L’obstacle culturel – présumé – à l’intégration vient occulter les discriminations économiques, les échecs urbanistiques et les villes-ghettos, ou ce qui reste de racisme dans notre pays. Pour autant, parmi ceux que visent cette sentence et les discriminations quotidiennes, la très grande majorité est hyperadaptée, formée, de plus en plus diplômée, pressée de ne plus être ainsi stigmatisée. Encore partagée, la société française reconnait de plus en plus la nécessité de l’immigration. Le pays se sait métissé, multicolore et multiculturel à la fois. Les Français ont une vision de leur appartenance nationale qui renvoie moins à une essence qu’à un comportement ou une éthique. La nation est un message, une promesse autant qu’un héritage.

Etre Français, si tel est la question posée, c’est adhérer à des valeurs et les pratiquer. Les Français nous le disent quand on les interroge: leur fierté se révèle quand les valeurs républicaines sont appliquées et pas seulement proclamées dans des discours officiels sans lendemain.

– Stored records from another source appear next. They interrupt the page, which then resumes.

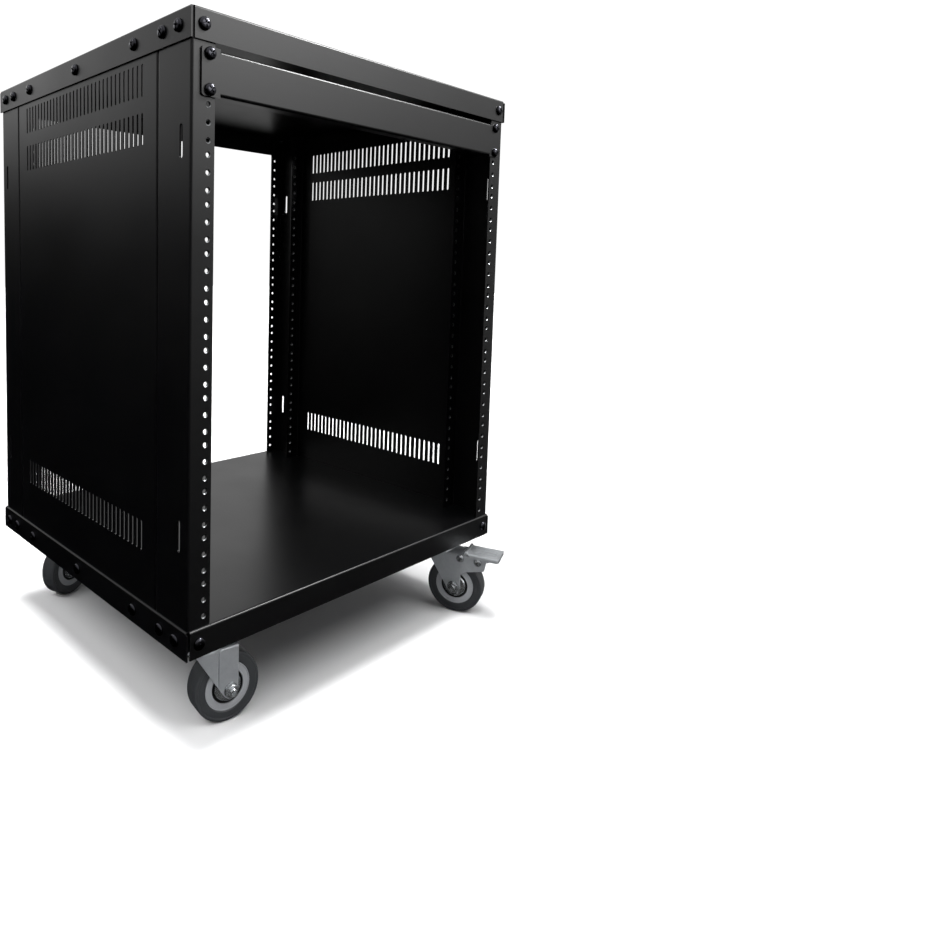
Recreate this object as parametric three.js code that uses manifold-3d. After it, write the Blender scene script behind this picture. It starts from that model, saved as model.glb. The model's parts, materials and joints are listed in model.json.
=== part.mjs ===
// Equipment rack case: an open steel frame for twelve units of nineteen-inch gear, on four swivel casters.
// Millimetres. +X is to the right seen from the front, +Y to the rear, +Z up.
// The origin is on the floor, under the middle of the case.

import * as THREE from "three";
import { mergeVertices } from "three/addons/utils/BufferGeometryUtils.js";
import Module from "manifold-3d";

const wasm = await Module();
wasm.setup();

// Rack standard
const rackUnitHeight = 44.45;
const rackUnits = 12;
const rackPanelWidth = 482.6;
const rackHoleEdge = 6.35;
const rackHoleInset = 8.75;
const rackRailWidth = 15.9;
const rackHoleDiameter = 5.8;

// Case
const caseDepth = 450;
const seatGap = 0.3;
const cutOverrun = 5;

// Trays: the top cover and the base are the same folded sheet
const trayThickness = 1.5;
const trayLip = 28;
const trayClearance = 0.5;
const trayToUnits = 4;
const trayCornerSlit = 1;
const trayScrewInset = 14;
const lipScrewDiameter = 9.4;
const lipScrewHeight = 3.2;
const lipScrewFlat = 5.2;
const lipScrewEdge = 1.3;

// Posts: C sections with rack holes in both flanges
const postThickness = 1.8;
const postWidth = 25.6;
const postDepth = 56;
const postTabLength = 20;
const postTabInset = 7;
const postScrewInset = 18;
const postScrewSpacing = 27;
const postSlotWidth = 3.2;
const postSlotHeight = 31;
const postSlotInset = 16;
const postSlotFromUnits = 83.4;

// Side panels, with three rows of vent slots
const sideThickness = 1.2;
const sideEdgeWidth = 12;
const sideSeam = 0.5;
const sideTabWidth = 22;
const sideTabSpacing = 128;
const ventSlots = 33;
const ventPitch = 8.8;
const ventWidth = 4;
const ventHeight = 31;
const ventTopFromUnits = 18;
const ventSecondFromUnits = 64.4;

// Blank panel in the top unit, and its screws
const blankThickness = 1.6;
const blankUndersize = 0.75;
const blankEarLength = 21;
const blankEarStep = 1.7;
const blankEarRadius = 3;
const blankLip = 12;
const blankHoleDiameter = 6.8;
const screwDiameter = 4.8;
const screwLength = 14;
const screwHeadDiameter = 10;
const screwHeadHeight = 3.6;
const screwHeadFlat = 5.5;
const screwHeadEdge = 1.4;

// Channels under the base tray, which carry the casters
const channelThickness = 2;
const channelBrim = 10;
const channelEndGap = 3;
const channelMargin = 1;

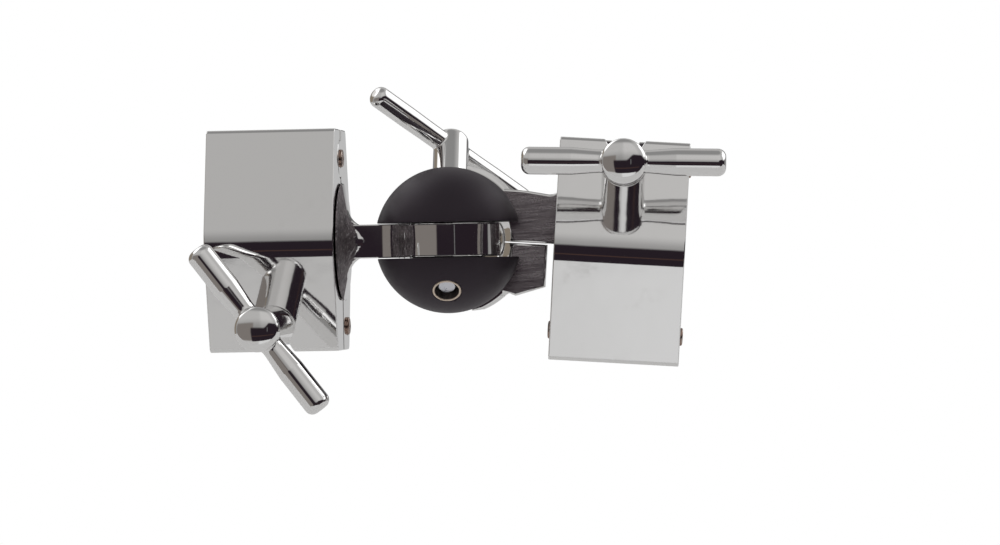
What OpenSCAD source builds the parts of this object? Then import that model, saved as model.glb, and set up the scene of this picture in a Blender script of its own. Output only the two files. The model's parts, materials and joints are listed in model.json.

L’égalité se gagne ou se perd à l’école, à l’entrée de l’hôpital ou dans le regard d’un DRH. La fraternité se gagne ou se dissout devant la porte d’une préfecture, dans l’angoisse d’une expulsion qui vise le pauvre comme l’étranger, et leur famille.

De tout cela, il faut se parler en France, et pas seulement entre Français. C’est une affaire de civilisation, et pas seulement d’identité. A l’interrogation étriquée, déjà rétrospective, que l’on nous ressert, nous devons préférer la quête inlassable d’un projet pour une «société décente» qui respecte non seulement les Français, mais aussi ceux qui au fil de l’histoire, nous ont rejoints. Nous devons aussi sans cesse explorer les voies de la mondialité, notre nouvel internationalisme dégagé des empires, qui évite le repli hexagonal. Pas plus qu’il n’y a de mondialisation «heureuse», la France ne saurait se priver d’un humanisme en prise sur le monde.